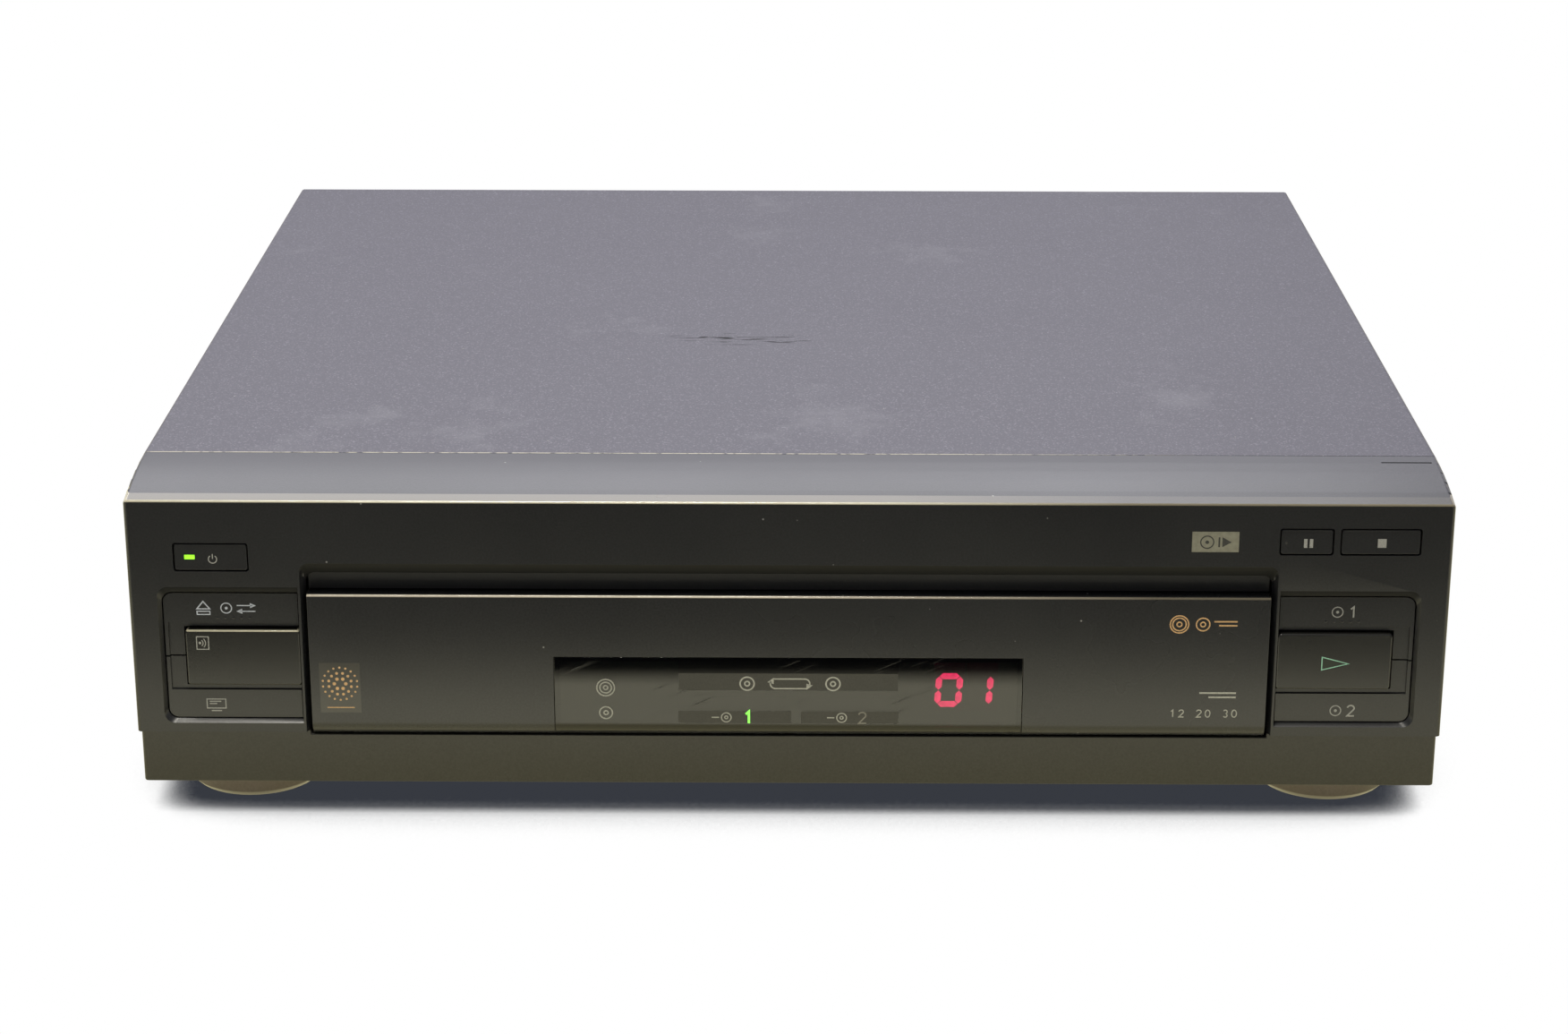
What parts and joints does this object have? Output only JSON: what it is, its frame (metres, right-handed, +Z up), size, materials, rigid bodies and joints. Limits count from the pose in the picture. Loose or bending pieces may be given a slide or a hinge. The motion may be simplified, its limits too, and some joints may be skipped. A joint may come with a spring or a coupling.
{
  "type": "laserdisc player",
  "caption": "Full-width laserdisc player with a sliding disc tray, push keys, a spindle with clamp, a belt-driven loader and a pickup that turns over to play both sides.",
  "frame": {"origin": "under the middle of the case, on the surface that the feet stand on", "axes": "+X to the right seen from the front, +Y to the back, +Z up"},
  "size_m": [0.434, 0.412, 0.1156],
  "materials": {
    "chassis_steel": "zinc-plated sheet, satin",
    "cover_paint": "fine-textured charcoal paint",
    "rear_paint": "satin charcoal paint",
    "screw_black": "black-plated",
    "fascia_plastic": "satin charcoal",
    "plinth_plastic": "satin charcoal",
    "foot_plastic": "warm grey, metallic look",
    "pad_rubber": "matt",
    "key_plastic": "satin charcoal",
    "light_green": "lit light guide",
    "switch_plastic": "black",
    "bar_plastic": "smoked, satin",
    "board_laminate": "green solder mask",
    "badge_metal": "brushed",
    "tray_front_plastic": "satin charcoal",
    "smoked_window": "smoked, clear",
    "tray_plastic": "fine grain black",
    "deck_steel": "zinc-plated sheet",
    "motor_steel": "drawn steel can",
    "brass_part": "turned",
    "gear_plastic": "natural acetal",
    "pin_steel": "ground",
    "belt_rubber": "matt",
    "platter_aluminium": "turned",
    "channel_aluminium": "cast, machined rails",
    "sled_cast": "die-cast",
    "lens_glass": "coated",
    "drum_plastic": "glass-filled, dark grey",
    "digit_red": "lit numeral module",
    "lamp_plastic": "dark lamp box",
    "chip_plastic": "epoxy",
    "jack_metal": "nickel plated"
  },
  "bodies": {
    "case": {"bottom_chassis": "chassis_steel", "top_cover": "cover_paint", "case_screws": "screw_black", "front_fascia": "fascia_plastic", "plinth_strip": "plinth_plastic", "feet": "foot_plastic", "foot_pads": "pad_rubber", "tact_switches": "switch_plastic", "play_bar": "bar_plastic", "sensor_bar": "bar_plastic", "key_boards": "board_laminate", "badge_plate": "badge_metal", "tray_guides": "tray_plastic", "mech_deck": "deck_steel", "deck_posts": "deck_steel", "loading_motor": "motor_steel", "deck_pins": "pin_steel", "loading_belt": "belt_rubber", "clamp_post": "deck_steel", "lower_channel": "channel_aluminium", "upper_channel": "channel_aluminium", "feed_racks": "gear_plastic", "turn_bracket": "deck_steel", "turn_motor": "motor_steel", "display_board": "board_laminate", "digit_modules": "digit_red", "lamp_modules": "lamp_plastic", "main_board": "board_laminate", "main_chips": "chip_plastic", "transformer": "motor_steel", "power_board": "board_laminate", "rear_jacks": "jack_metal", "jack_housing": "switch_plastic", "mains_bush": "switch_plastic", "rear_panel": "rear_paint"},
    "tray": {"tray_front": "tray_front_plastic", "display_window": "smoked_window", "tray_carrier": "tray_plastic", "tray_pads": "pad_rubber"},
    "flap": {"dust_flap": "tray_plastic"},
    "power_key": {"power_button": "key_plastic", "power_light": "light_green"},
    "pause_key": {"pause_button": "key_plastic"},
    "stop_key": {"stop_button": "key_plastic"},
    "open_key": {"open_close_key": "key_plastic"},
    "display_key_body": {"display_key": "key_plastic"},
    "side_one": {"side_one_key": "key_plastic"},
    "side_two": {"side_two_key": "key_plastic"},
    "load_wheel": {"drive_wheel": "gear_plastic"},
    "load_pulley": {"loading_pulley": "gear_plastic"},
    "motor_wheel": {"motor_pulley": "brass_part"},
    "spindle": {"spindle_motor": "motor_steel"},
    "platter": {"turntable": "platter_aluminium"},
    "clamp": {"clamp_arm": "deck_steel"},
    "clamp_disc": {"clamper": "gear_plastic"},
    "drum": {"turnover_drum": "drum_plastic"},
    "turn_wheel": {"turn_pinion": "brass_part"},
    "sled": {"pickup_sled": "sled_cast", "objective_lens": "lens_glass"},
    "feed_wheel": {"feed_pinion": "gear_plastic"}
  },
  "joints": [
    {"name": "tray_slide", "type": "slide", "parent": "case", "child": "tray", "axis": [0, -1, 0], "range_m": [0, 0.31]},
    {"name": "flap_hinge", "type": "hinge", "parent": "case", "child": "flap", "pos_m": [0, -0.1988, 0.087], "axis": [1, 0, 0], "range_deg": [0, 70], "stiffness_Nm_per_rad": 0.0005, "springref_deg": -20.05},
    {"name": "power_push", "type": "slide", "parent": "case", "child": "power_key", "axis": [0, 1, 0], "range_m": [0, 0.0015], "stiffness_N_per_m": 400, "springref_m": -0.0008},
    {"name": "pause_push", "type": "slide", "parent": "case", "child": "pause_key", "axis": [0, 1, 0], "range_m": [0, 0.0015], "stiffness_N_per_m": 400, "springref_m": -0.0008},
    {"name": "stop_push", "type": "slide", "parent": "case", "child": "stop_key", "axis": [0, 1, 0], "range_m": [0, 0.0015], "stiffness_N_per_m": 400, "springref_m": -0.0008},
    {"name": "open_push", "type": "slide", "parent": "case", "child": "open_key", "axis": [0, 1, 0], "range_m": [0, 0.0015], "stiffness_N_per_m": 400, "springref_m": -0.0008},
    {"name": "display_push", "type": "slide", "parent": "case", "child": "display_key_body", "axis": [0, 1, 0], "range_m": [0, 0.0015], "stiffness_N_per_m": 400, "springref_m": -0.0008},
    {"name": "side_one_push", "type": "slide", "parent": "case", "child": "side_one", "axis": [0, 1, 0], "range_m": [0, 0.0015], "stiffness_N_per_m": 400, "springref_m": -0.0008},
    {"name": "side_two_push", "type": "slide", "parent": "case", "child": "side_two", "axis": [0, 1, 0], "range_m": [0, 0.0015], "stiffness_N_per_m": 400, "springref_m": -0.0008},
    {"name": "drive_wheel_spin", "type": "hinge", "parent": "case", "child": "load_wheel", "pos_m": [0.1357, -0.17, 0.059], "axis": [0, 0, 1], "range_deg": [-1691.6, 0]},
    {"name": "loading_pulley_spin", "type": "hinge", "parent": "case", "child": "load_pulley", "pos_m": [0.11802, -0.15232, 0.05], "axis": [0, 0, 1], "range_deg": [0, 4349.81]},
    {"name": "motor_pulley_spin", "type": "hinge", "parent": "case", "child": "motor_wheel", "pos_m": [0.07002, -0.15232, 0.05], "axis": [0, 0, 1], "range_deg": [0, 16529.26]},
    {"name": "spindle_lift", "type": "slide", "parent": "case", "child": "spindle", "axis": [0, 0, 1], "range_m": [-0.008, 0]},
    {"name": "platter_spin", "type": "hinge", "parent": "spindle", "child": "platter", "pos_m": [0, -0.034, 0.072], "axis": [0, 0, 1], "continuous": true},
    {"name": "clamp_lift", "type": "hinge", "parent": "case", "child": "clamp", "pos_m": [-0.1554, -0.034, 0.0903], "axis": [0, -1, 0], "range_deg": [0, 3.21]},
    {"name": "clamper_spin", "type": "hinge", "parent": "clamp", "child": "clamp_disc", "pos_m": [0, -0.034, 0.0773], "axis": [0, 0, 1], "continuous": true},
    {"name": "pickup_turn", "type": "hinge", "parent": "case", "child": "drum", "pos_m": [0, 0.178, 0.0753], "axis": [0, 1, 0], "range_deg": [0, 180]},
    {"name": "turn_pinion_spin", "type": "hinge", "parent": "case", "child": "turn_wheel", "pos_m": [-0.048, 0.173, 0.0753], "axis": [0, 1, 0], "range_deg": [-540.01, 0]},
    {"name": "pickup_feed", "type": "slide", "parent": "drum", "child": "sled", "axis": [0, -1, 0], "range_m": [0, 0.144]},
    {"name": "feed_pinion_spin", "type": "hinge", "parent": "sled", "child": "feed_wheel", "pos_m": [0.0145, 0.1505, 0.0508], "axis": [0, 0, 1], "range_deg": [0, 1178.67]}
  ],
  "couplings": [
    {"joint": "drive_wheel_spin", "follows": "tray_slide", "rad_per_m": -95.238},
    {"joint": "loading_pulley_spin", "follows": "tray_slide", "rad_per_m": 244.9},
    {"joint": "motor_pulley_spin", "follows": "tray_slide", "rad_per_m": 930.61},
    {"joint": "clamp_lift", "follows": "spindle_lift", "rad_per_m": -6.9813},
    {"joint": "turn_pinion_spin", "follows": "pickup_turn", "ratio": -3},
    {"joint": "feed_pinion_spin", "follows": "pickup_feed", "rad_per_m": 142.86}
  ]
}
·····
#### REQUEST
Of all the lines above, how many contain "frame"? Give the number and nothing more.

#### FINAL RESULT
2